═════ INFORMATION PROVIDED
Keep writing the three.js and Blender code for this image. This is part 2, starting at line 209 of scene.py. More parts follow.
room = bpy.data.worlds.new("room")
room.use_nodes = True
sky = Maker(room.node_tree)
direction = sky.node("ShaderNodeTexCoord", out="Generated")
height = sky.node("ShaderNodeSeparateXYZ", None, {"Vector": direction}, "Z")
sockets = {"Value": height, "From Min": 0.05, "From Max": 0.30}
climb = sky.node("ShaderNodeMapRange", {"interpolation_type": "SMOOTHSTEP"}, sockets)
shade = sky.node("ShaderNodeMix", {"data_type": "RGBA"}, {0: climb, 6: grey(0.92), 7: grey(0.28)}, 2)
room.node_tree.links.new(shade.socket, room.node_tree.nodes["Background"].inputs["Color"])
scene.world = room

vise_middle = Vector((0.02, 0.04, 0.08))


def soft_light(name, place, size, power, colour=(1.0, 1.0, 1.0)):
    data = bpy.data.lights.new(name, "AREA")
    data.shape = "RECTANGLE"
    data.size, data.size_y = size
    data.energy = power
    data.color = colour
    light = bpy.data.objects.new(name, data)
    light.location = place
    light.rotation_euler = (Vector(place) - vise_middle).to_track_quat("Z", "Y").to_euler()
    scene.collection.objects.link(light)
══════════
EXERCISE INSTRUCTIONS:
Extract all lines as given.

COMPLETED TASK:
Keep writing the three.js and Blender code for this image. This is part 2, starting at line 209 of scene.py. More parts follow.
room = bpy.data.worlds.new("room")
room.use_nodes = True
sky = Maker(room.node_tree)
direction = sky.node("ShaderNodeTexCoord", out="Generated")
height = sky.node("ShaderNodeSeparateXYZ", None, {"Vector": direction}, "Z")
sockets = {"Value": height, "From Min": 0.05, "From Max": 0.30}
climb = sky.node("ShaderNodeMapRange", {"interpolation_type": "SMOOTHSTEP"}, sockets)
shade = sky.node("ShaderNodeMix", {"data_type": "RGBA"}, {0: climb, 6: grey(0.92), 7: grey(0.28)}, 2)
room.node_tree.links.new(shade.socket, room.node_tree.nodes["Background"].inputs["Color"])
scene.world = room

vise_middle = Vector((0.02, 0.04, 0.08))


def soft_light(name, place, size, power, colour=(1.0, 1.0, 1.0)):
    data = bpy.data.lights.new(name, "AREA")
    data.shape = "RECTANGLE"
    data.size, data.size_y = size
    data.energy = power
    data.color = colour
    light = bpy.data.objects.new(name, data)
    light.location = place
    light.rotation_euler = (Vector(place) - vise_middle).to_track_quat("Z", "Y").to_euler()
    scene.collection.objects.link(light)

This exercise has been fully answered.